Exercise: Exactly reproduce the lines that follow.
----
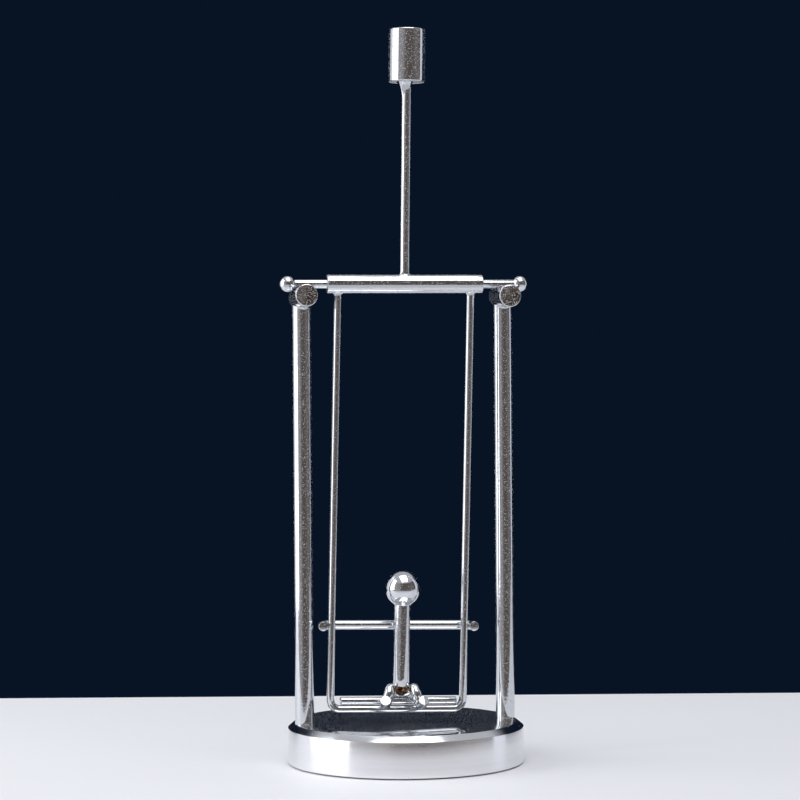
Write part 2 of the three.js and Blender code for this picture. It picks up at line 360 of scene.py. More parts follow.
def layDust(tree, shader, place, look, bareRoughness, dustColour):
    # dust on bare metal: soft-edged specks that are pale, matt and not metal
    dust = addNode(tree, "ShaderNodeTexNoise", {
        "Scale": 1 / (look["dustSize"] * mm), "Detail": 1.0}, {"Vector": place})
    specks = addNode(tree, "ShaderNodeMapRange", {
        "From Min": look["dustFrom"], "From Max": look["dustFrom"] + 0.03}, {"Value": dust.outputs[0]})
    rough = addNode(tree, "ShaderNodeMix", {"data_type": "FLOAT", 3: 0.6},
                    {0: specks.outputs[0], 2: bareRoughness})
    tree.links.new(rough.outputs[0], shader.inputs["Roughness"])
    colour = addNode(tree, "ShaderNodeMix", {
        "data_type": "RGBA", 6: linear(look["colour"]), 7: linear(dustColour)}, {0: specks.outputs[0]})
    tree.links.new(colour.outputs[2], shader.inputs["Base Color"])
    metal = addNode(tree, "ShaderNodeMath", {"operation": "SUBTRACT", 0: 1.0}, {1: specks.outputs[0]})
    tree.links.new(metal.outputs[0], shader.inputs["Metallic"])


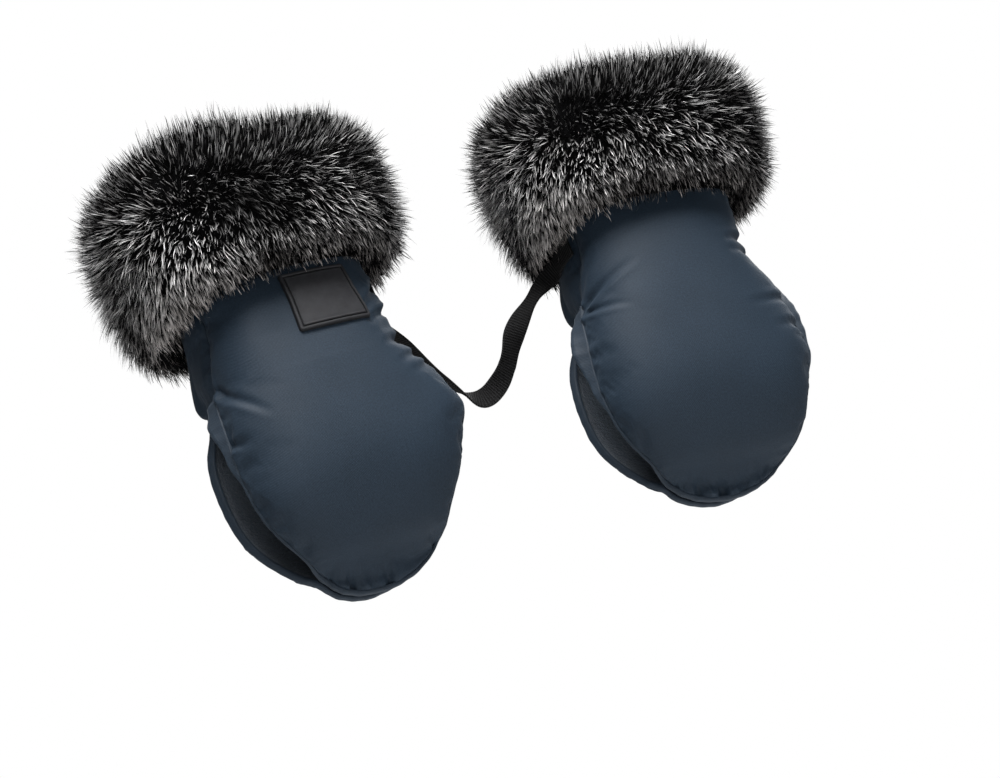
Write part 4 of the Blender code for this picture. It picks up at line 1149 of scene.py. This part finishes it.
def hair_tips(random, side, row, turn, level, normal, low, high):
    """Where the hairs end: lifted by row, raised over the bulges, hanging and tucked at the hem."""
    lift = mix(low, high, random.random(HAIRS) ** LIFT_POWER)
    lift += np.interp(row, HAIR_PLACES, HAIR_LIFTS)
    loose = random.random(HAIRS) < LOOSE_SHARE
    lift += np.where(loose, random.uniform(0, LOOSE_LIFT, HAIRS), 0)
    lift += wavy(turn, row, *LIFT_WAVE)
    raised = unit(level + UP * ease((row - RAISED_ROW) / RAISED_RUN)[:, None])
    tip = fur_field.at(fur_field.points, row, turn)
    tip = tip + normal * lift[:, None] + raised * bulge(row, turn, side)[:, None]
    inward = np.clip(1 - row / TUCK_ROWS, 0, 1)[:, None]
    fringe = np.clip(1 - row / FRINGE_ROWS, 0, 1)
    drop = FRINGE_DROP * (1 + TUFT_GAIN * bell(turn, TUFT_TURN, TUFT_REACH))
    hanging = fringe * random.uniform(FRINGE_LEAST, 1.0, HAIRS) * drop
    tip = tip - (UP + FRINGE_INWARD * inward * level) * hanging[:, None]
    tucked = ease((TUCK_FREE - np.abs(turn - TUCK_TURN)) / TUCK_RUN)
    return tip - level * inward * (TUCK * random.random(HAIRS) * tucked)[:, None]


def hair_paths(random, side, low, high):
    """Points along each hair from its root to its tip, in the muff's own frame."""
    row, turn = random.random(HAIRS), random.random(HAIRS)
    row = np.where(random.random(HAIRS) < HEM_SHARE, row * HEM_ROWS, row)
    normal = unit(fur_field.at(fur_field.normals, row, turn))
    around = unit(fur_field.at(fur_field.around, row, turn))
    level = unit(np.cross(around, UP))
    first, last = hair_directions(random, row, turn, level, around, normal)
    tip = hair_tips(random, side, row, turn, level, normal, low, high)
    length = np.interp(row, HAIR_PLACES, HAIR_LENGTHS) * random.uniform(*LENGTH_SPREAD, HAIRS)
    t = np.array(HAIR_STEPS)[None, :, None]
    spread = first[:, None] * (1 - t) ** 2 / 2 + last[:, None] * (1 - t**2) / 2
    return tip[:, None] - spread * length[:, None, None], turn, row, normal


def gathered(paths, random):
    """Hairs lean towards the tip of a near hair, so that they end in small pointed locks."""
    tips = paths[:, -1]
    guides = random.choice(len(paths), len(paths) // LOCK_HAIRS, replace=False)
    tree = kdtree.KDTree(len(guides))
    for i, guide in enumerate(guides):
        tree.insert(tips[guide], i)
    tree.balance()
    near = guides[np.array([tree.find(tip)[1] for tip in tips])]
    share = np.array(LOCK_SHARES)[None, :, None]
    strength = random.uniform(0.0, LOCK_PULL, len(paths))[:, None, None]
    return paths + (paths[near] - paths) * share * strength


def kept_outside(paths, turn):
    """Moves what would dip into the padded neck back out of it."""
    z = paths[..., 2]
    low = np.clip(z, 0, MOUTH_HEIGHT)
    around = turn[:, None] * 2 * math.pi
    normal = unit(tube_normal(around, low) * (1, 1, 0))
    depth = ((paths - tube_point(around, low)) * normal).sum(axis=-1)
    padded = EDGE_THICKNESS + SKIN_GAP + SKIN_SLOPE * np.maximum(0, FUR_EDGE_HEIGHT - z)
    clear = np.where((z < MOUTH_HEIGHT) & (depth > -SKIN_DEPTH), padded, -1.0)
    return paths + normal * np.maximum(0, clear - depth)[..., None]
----
Written reply:
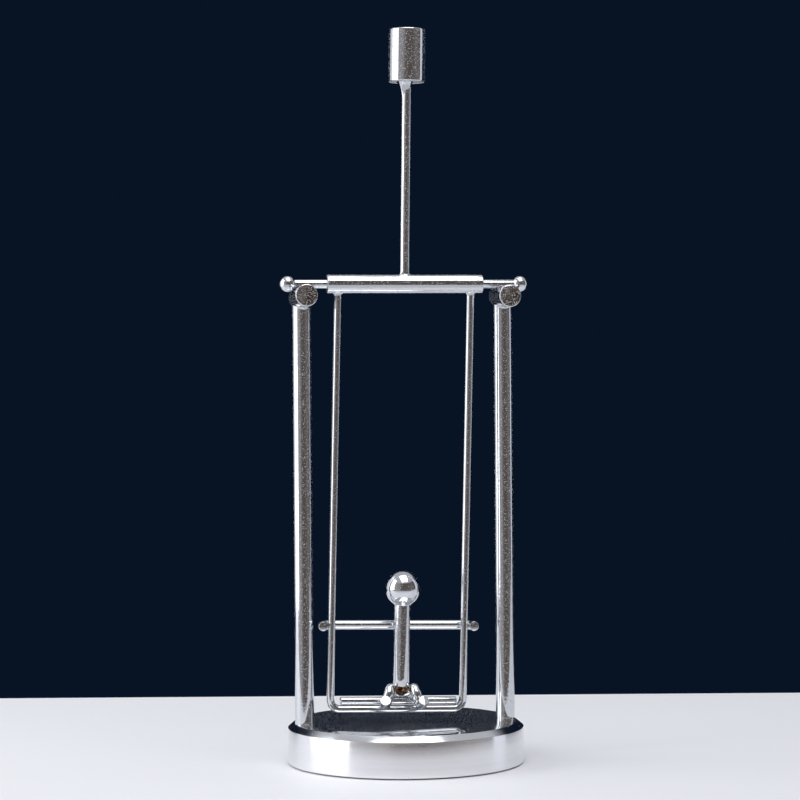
Write part 2 of the three.js and Blender code for this picture. It picks up at line 360 of scene.py. More parts follow.
def layDust(tree, shader, place, look, bareRoughness, dustColour):
    # dust on bare metal: soft-edged specks that are pale, matt and not metal
    dust = addNode(tree, "ShaderNodeTexNoise", {
        "Scale": 1 / (look["dustSize"] * mm), "Detail": 1.0}, {"Vector": place})
    specks = addNode(tree, "ShaderNodeMapRange", {
        "From Min": look["dustFrom"], "From Max": look["dustFrom"] + 0.03}, {"Value": dust.outputs[0]})
    rough = addNode(tree, "ShaderNodeMix", {"data_type": "FLOAT", 3: 0.6},
                    {0: specks.outputs[0], 2: bareRoughness})
    tree.links.new(rough.outputs[0], shader.inputs["Roughness"])
    colour = addNode(tree, "ShaderNodeMix", {
        "data_type": "RGBA", 6: linear(look["colour"]), 7: linear(dustColour)}, {0: specks.outputs[0]})
    tree.links.new(colour.outputs[2], shader.inputs["Base Color"])
    metal = addNode(tree, "ShaderNodeMath", {"operation": "SUBTRACT", 0: 1.0}, {1: specks.outputs[0]})
    tree.links.new(metal.outputs[0], shader.inputs["Metallic"])


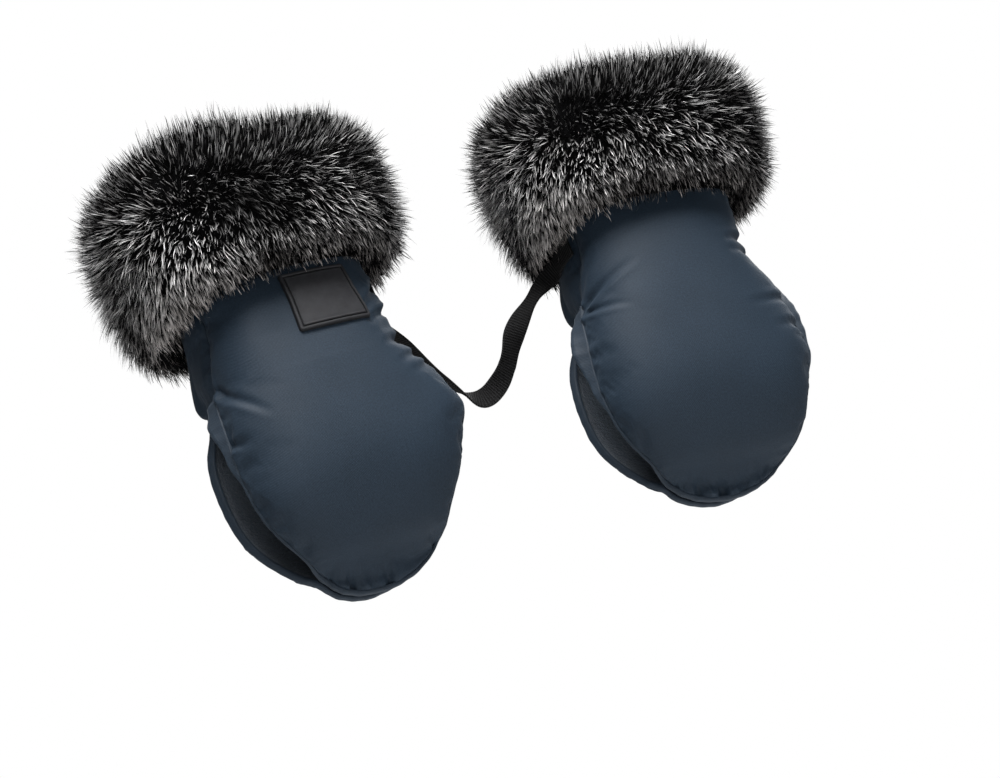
Write part 4 of the Blender code for this picture. It picks up at line 1149 of scene.py. This part finishes it.
def hair_tips(random, side, row, turn, level, normal, low, high):
    """Where the hairs end: lifted by row, raised over the bulges, hanging and tucked at the hem."""
    lift = mix(low, high, random.random(HAIRS) ** LIFT_POWER)
    lift += np.interp(row, HAIR_PLACES, HAIR_LIFTS)
    loose = random.random(HAIRS) < LOOSE_SHARE
    lift += np.where(loose, random.uniform(0, LOOSE_LIFT, HAIRS), 0)
    lift += wavy(turn, row, *LIFT_WAVE)
    raised = unit(level + UP * ease((row - RAISED_ROW) / RAISED_RUN)[:, None])
    tip = fur_field.at(fur_field.points, row, turn)
    tip = tip + normal * lift[:, None] + raised * bulge(row, turn, side)[:, None]
    inward = np.clip(1 - row / TUCK_ROWS, 0, 1)[:, None]
    fringe = np.clip(1 - row / FRINGE_ROWS, 0, 1)
    drop = FRINGE_DROP * (1 + TUFT_GAIN * bell(turn, TUFT_TURN, TUFT_REACH))
    hanging = fringe * random.uniform(FRINGE_LEAST, 1.0, HAIRS) * drop
    tip = tip - (UP + FRINGE_INWARD * inward * level) * hanging[:, None]
    tucked = ease((TUCK_FREE - np.abs(turn - TUCK_TURN)) / TUCK_RUN)
    return tip - level * inward * (TUCK * random.random(HAIRS) * tucked)[:, None]


def hair_paths(random, side, low, high):
    """Points along each hair from its root to its tip, in the muff's own frame."""
    row, turn = random.random(HAIRS), random.random(HAIRS)
    row = np.where(random.random(HAIRS) < HEM_SHARE, row * HEM_ROWS, row)
    normal = unit(fur_field.at(fur_field.normals, row, turn))
    around = unit(fur_field.at(fur_field.around, row, turn))
    level = unit(np.cross(around, UP))
    first, last = hair_directions(random, row, turn, level, around, normal)
    tip = hair_tips(random, side, row, turn, level, normal, low, high)
    length = np.interp(row, HAIR_PLACES, HAIR_LENGTHS) * random.uniform(*LENGTH_SPREAD, HAIRS)
    t = np.array(HAIR_STEPS)[None, :, None]
    spread = first[:, None] * (1 - t) ** 2 / 2 + last[:, None] * (1 - t**2) / 2
    return tip[:, None] - spread * length[:, None, None], turn, row, normal


def gathered(paths, random):
    """Hairs lean towards the tip of a near hair, so that they end in small pointed locks."""
    tips = paths[:, -1]
    guides = random.choice(len(paths), len(paths) // LOCK_HAIRS, replace=False)
    tree = kdtree.KDTree(len(guides))
    for i, guide in enumerate(guides):
        tree.insert(tips[guide], i)
    tree.balance()
    near = guides[np.array([tree.find(tip)[1] for tip in tips])]
    share = np.array(LOCK_SHARES)[None, :, None]
    strength = random.uniform(0.0, LOCK_PULL, len(paths))[:, None, None]
    return paths + (paths[near] - paths) * share * strength


def kept_outside(paths, turn):
    """Moves what would dip into the padded neck back out of it."""
    z = paths[..., 2]
    low = np.clip(z, 0, MOUTH_HEIGHT)
    around = turn[:, None] * 2 * math.pi
    normal = unit(tube_normal(around, low) * (1, 1, 0))
    depth = ((paths - tube_point(around, low)) * normal).sum(axis=-1)
    padded = EDGE_THICKNESS + SKIN_GAP + SKIN_SLOPE * np.maximum(0, FUR_EDGE_HEIGHT - z)
    clear = np.where((z < MOUTH_HEIGHT) & (depth > -SKIN_DEPTH), padded, -1.0)
    return paths + normal * np.maximum(0, clear - depth)[..., None]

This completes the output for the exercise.